Alors que plus de trente années séparent le présent dossier d’un premier dossier des Cahiers pédagogiques, publié en 1985 (le 239), consacré à la « pédagogie différenciée », il est légitime de se demander si elle est encore d’actualité.

Dès les années 1970, Louis Legrand et une équipe de militants ont expérimenté des dispositifs (groupes de niveau), qu’ils ont eux-mêmes critiqués par la suite au profit de l’idée de « groupes de besoin » avancée par Philippe Meirieu. C’est eux qui ont introduit le terme « pédagogie différenciée ». Il s’agissait pour ces expérimentateurs d’œuvrer à la mise en place d’un « tronc commun » pour le collège unique.

Depuis lors, les volontés de différenciation pédagogique se sont incarnées dans des formes multiples. L’ingéniosité pédagogique est grande et s’exerce dans un contexte profondément modifié.

Le processus qui avait abouti à la création du collège unique s’est amplifié. L’actualité de la pédagogie différenciée, c’est aujourd’hui la volonté d’une école inclusive capable de prendre en charge les besoins particuliers liés aux handicaps ou aux migrations.

L’actualité de la pédagogie différenciée, c’est aussi la visée des compétences. Les élèves ne doivent plus se limiter à exécuter des actions stéréotypées listées sous forme d’objectifs. Ils doivent pouvoir repérer, dans une tâche nouvelle, les traits pertinents pour résoudre le ou les problèmes qui y sont liés, repérer, parmi leurs acquis, les instruments intéressants pour cette résolution, et combiner ces instruments, en vue de la résolution des problèmes posés par la tâche complexe.

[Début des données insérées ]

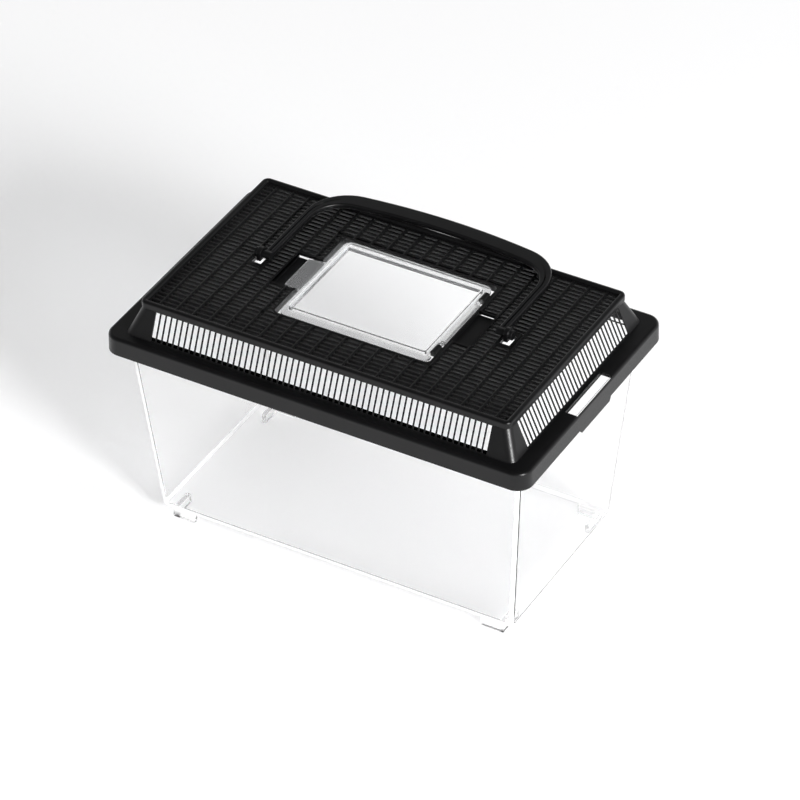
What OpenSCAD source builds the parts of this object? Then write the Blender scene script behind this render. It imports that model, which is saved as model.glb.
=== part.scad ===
// Ventilated pet transport box: a clear tapered tank, a lift-off black lid with
// slatted sides and a grille top, a clear hinged hatch and a folding bail handle.
// Millimetres. X runs along the length, Y to the back, Z up from under the feet.

/* [Tank] */
// Length of the tank under its rim, outside
tank_top_l = 249.8; // [220:0.2:300]
// Width of the tank under its rim, outside
tank_top_w = 140.2; // [125:0.2:180]
// How far each end wall leans out from the floor to the rim
tank_lean_x = 10.7; // [4:0.1:16]
// How far the front and the back lean out from the floor to the rim
tank_lean_y = 11.7; // [4:0.1:16]
// Height of the tank above its feet, to the rim's top
tank_h = 128.76; // [90:0.02:160]
// Thickness of the tank's walls and floor
tank_wall = 2; // [1.6:0.1:2.6]
// Plan radius of the tank's corners
tank_corner_r = 1.5; // [1:0.5:8]
// Radius where the floor turns up into the walls
tank_floor_r = 1.8; // [1:0.1:6]
// How far the rim flange stands out at each end
rim_out_x = 5.9; // [4:0.1:9]
// How far the rim flange stands out at the front and the back
rim_out_y = 9.4; // [5:0.1:12]
// Gap between the rim flange and the inside of the lid's skirt
rim_play = 1.5; // [0.8:0.1:2]
// Thickness of the rim flange
rim_t = 2; // [1.5:0.1:2.5]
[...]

L’actualité de la pédagogie différenciée, c’est encore le nécessaire renoncement à la confortable illusion que la difficulté scolaire serait liée à la nature des élèves et à des profils particuliers de ces derniers. C’est la conviction que des malentendus qui inhibent les apprentissages scolaires valorisés se construisent et s’enracinent dans la rencontre avec les savoirs et la culture de l’école. L’actualité de la pédagogie différenciée, c’est la prise de conscience que lorsque le pédagogue méconnait, même partiellement, les réquisits[[Au sens de ce qui est indispensable pour apprendre, au-delà des seuls prérequis, en particulier dans la dimension du rapport à l’univers scolaire.]] des apprentissages scolaires et des tâches proposés aux élèves, son action peut faire basculer les meilleures intentions pédagogiques et creuser toujours plus les écarts entre les élèves, durcir toujours plus les malentendus entre les élèves les plus en difficulté et l’école, les pérenniser, voire en créer d’autres. Toute pédagogie court le risque d’être différenciatrice, c’est-à-dire constructrice de différences potentiellement sources d’inégalités scolaires, toute pédagogie différenciée court également ce risque.

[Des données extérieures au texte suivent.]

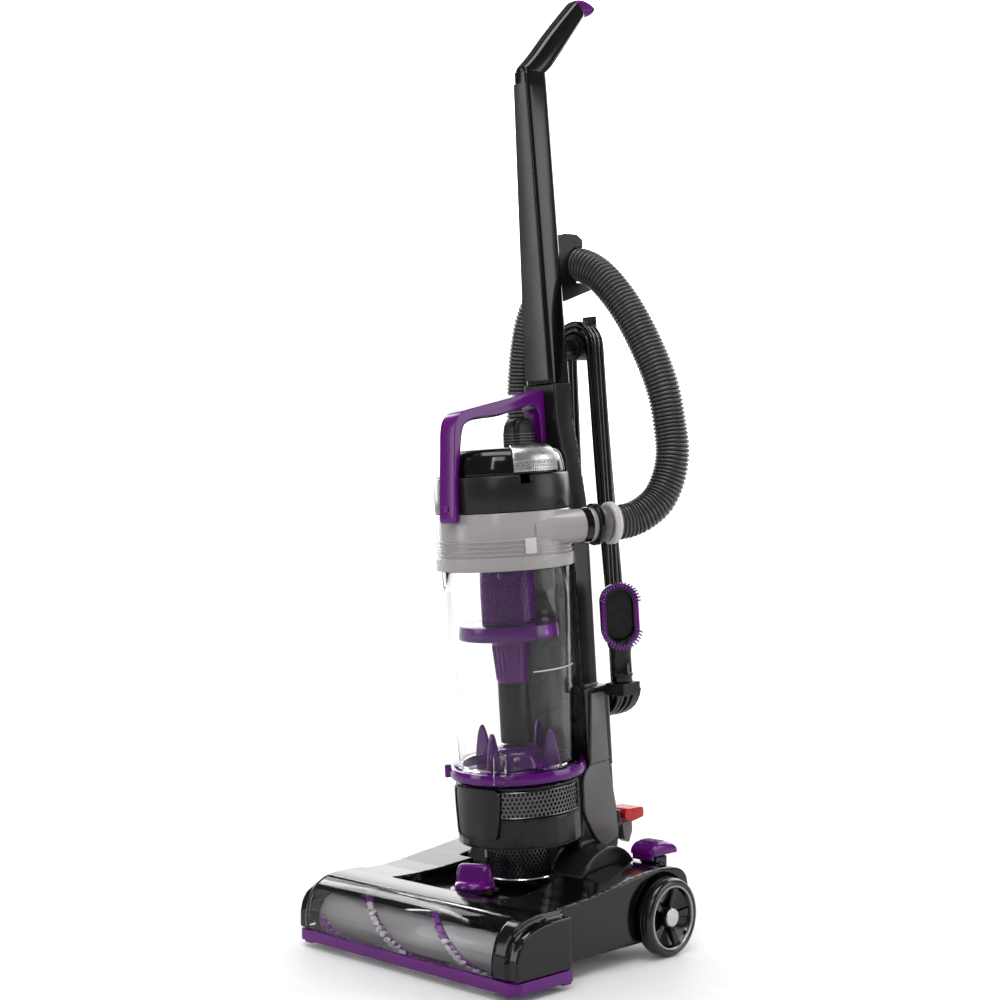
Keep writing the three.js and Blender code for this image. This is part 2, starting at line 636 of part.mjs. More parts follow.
// The hose rests in a C-shaped hook on the back of the handle.
function hoseHook() {
  const outline = new THREE.Shape();
  outline.moveTo(48.4, 738);
  outline.lineTo(60, 738);
  outline.lineTo(107, 752);
  outline.lineTo(108, 758);
  outline.absarc(89, 781, 22, -1.0, 1.25, true);
  outline.lineTo(96, 812);
  outline.lineTo(86, 818);
  outline.lineTo(66, 818);
  outline.lineTo(48.4, 806);
  return across(outline, -9, 9);
}

const HANK = { top: 684, bottom: 278, v0: 78, v1: 106, topRadius: 31.5, bottomRadius: 40, thick: 15 };

function upperCordHook() {
  const stub = barY(9, 48.3, 77, 0, HANK.top, 20);
  const saddle = barY(HANK.topRadius - HANK.thick - 0.7, 76, 108, 0, HANK.top, 24);
  const prong = slab(roundedRectangle(20, 5.5, 2), HANK.top - 14, HANK.top + 37).translate([0, 110, 0]);
  return join(stub, saddle, prong);
}

function lowerCordHook() {
  const saddle = barY(HANK.bottomRadius - HANK.thick - 0.8, SPINE.back + GAP, 108, 0, HANK.bottom, 32);
  const lip = barY(HANK.bottomRadius, 107, 122, 0, HANK.bottom, 32);
  const upper = block([-60, 60], [0, 150], [HANK.bottom - 6, HANK.bottom + 60]);
  return cut(join(saddle, lip), upper);
}

// Outline in (u, w) of the hank: two round ends of different size and the straight runs between them.
function hankOutline(topRadius, bottomRadius) {
  const run = HANK.top - HANK.bottom;
  const tilt = Math.asin((bottomRadius - topRadius) / run);
  const shape = new THREE.Shape();
  shape.absarc(0, HANK.top, topRadius, tilt, Math.PI - tilt);
  shape.absarc(0, HANK.bottom, bottomRadius, Math.PI - tilt, 2 * Math.PI + tilt);
  return shape;
}

function cordHank() {
  const outer = along(hankOutline(HANK.topRadius, HANK.bottomRadius), HANK.v0, HANK.v1);
  const inner = along(hankOutline(HANK.topRadius - HANK.thick, HANK.bottomRadius - HANK.thick),
    HANK.v0 - 1, HANK.v1 + 1);
  return cut(outer, inner);
}

const powerCord = () => cable([
  [-15, 70.3, 172], [-16, 80, 172], [-20, 90, 178], [-28, 95, 194], [-36, 93.5, 214],
  [-39, 92, 234], [-39, 92, 256],
], CORD, 14, 8);

function strainRelief() {
  const geometry = new THREE.CylinderGeometry(4, 7, 27, 20);
  geometry.translate(-15, HOUSING.back + GAP + 13.5, 172);
  return solid(geometry);
}

function plug() {
  const shell = block([-53, -35], [86, 102], [560, 590]);
  const blades = [-48, -42].map((u) => block([u, u + 1.6], [91, 97], [589, 606]));
  return join(shell, ...blades);
}

// Points along the hose's centre line, from the port on the right, over the hook and down the left side.
const HOSE_ROUTE = [
  [94, 24.9, 478], [96.7, 32.4, 478], [102, 46, 480], [109, 60, 486], [117, 78, 500], [122, 92, 524],
  [123.5, 100, 552], [120, 103, 582], [113, 102, 628], [96, 100, 674], [72, 96, 722], [44, 91, 760],
  [17, 89, 779], [-9, 89, 782], [-34, 89, 772],
  [-59, 87, 747], [-82, 85, 702], [-93, 83, 640], [-96, 80, 560], [-95, 76, 470], [-90, 72, 380],
  [-80, 69, 300], [-67, 67, 240], [-60, 66, 200], [-60, 66, 178.5],
];

const hose = () => cable(HOSE_ROUTE, HOSE, 34, 10, HOSE_BORE);

// A frame on the spout's axis: t runs out of the tank along the spout, from abreast of the tank's axis.
function onSpout(made) {
  const out = new THREE.Vector3(Math.cos(SPOUT.turn), Math.sin(SPOUT.turn), 0);
  const side = new THREE.Vector3(out.y, -out.x, 0);
  const matrix = new THREE.Matrix4().makeBasis(side, out.clone().cross(side), out);
  const origin = side.clone().multiplyScalar(SPOUT.offset).add(new THREE.Vector3(0, TANK_V, SPOUT.w));
  matrix.setPosition(origin);
  return made.transform(matrix.elements);
}

function hosePort() {
  const port = onSpout(ring(24, 17, SPOUT.end + GAP, SPOUT.end + 6, 0, 0, 20));
  const bracket = block([SPINE.half + GAP, 66], [8.2, 13.5], [464, 492]);
  const bore = onSpout(disc(17, SPOUT.end - 2, SPOUT.end + 8, 0, 0, 20));
  return cut(join(port, bracket), bore);
}

function hoseCuff() {
  const profile = [
    [16.5, SPOUT.end + 6.3], [20, SPOUT.end + 6.3], [20, SPOUT.end + 20], [23.5, SPOUT.end + 20],
    [23.5, SPOUT.end + 28.7], [16.5, SPOUT.end + 28.7],
  ];
  return onSpout(turned(profile, 0, 0, 20));
}

const TOOL = { u: 79, v: 41, facing: THREE.MathUtils.degToRad(-40) };

function toolHolder() {
  const shelf = block([SPINE.wide + 3.6, 93], [26, 56], [279, 293]);
  const peg = disc(7.5, 292, 316, TOOL.u, TOOL.v, 20);
  return join(shelf, peg);
}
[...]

Ce dossier épuisera-t-il le sujet ? Sans doute pas. Le lycée par exemple est très peu représenté, aucune contribution consacrée au nouveau dispositif d’aide personnalisée ou à des dispositifs marquants comme les TPE (travaux personnels encadrés) ne nous est parvenue. Aucune contribution de l’école maternelle également. Des collègues ont partagé des exemples parfois très concrets de leur pratique, mais on ne trouvera pas de recette à transplanter. En effet, ces pratiques décrites sont fondées sur l’analyse d’une situation, preuve que la différenciation pédagogique, acte essentiel d’un métier qui s’apprend, devra prendre toute sa place dans la formation (à reconstruire) des enseignants.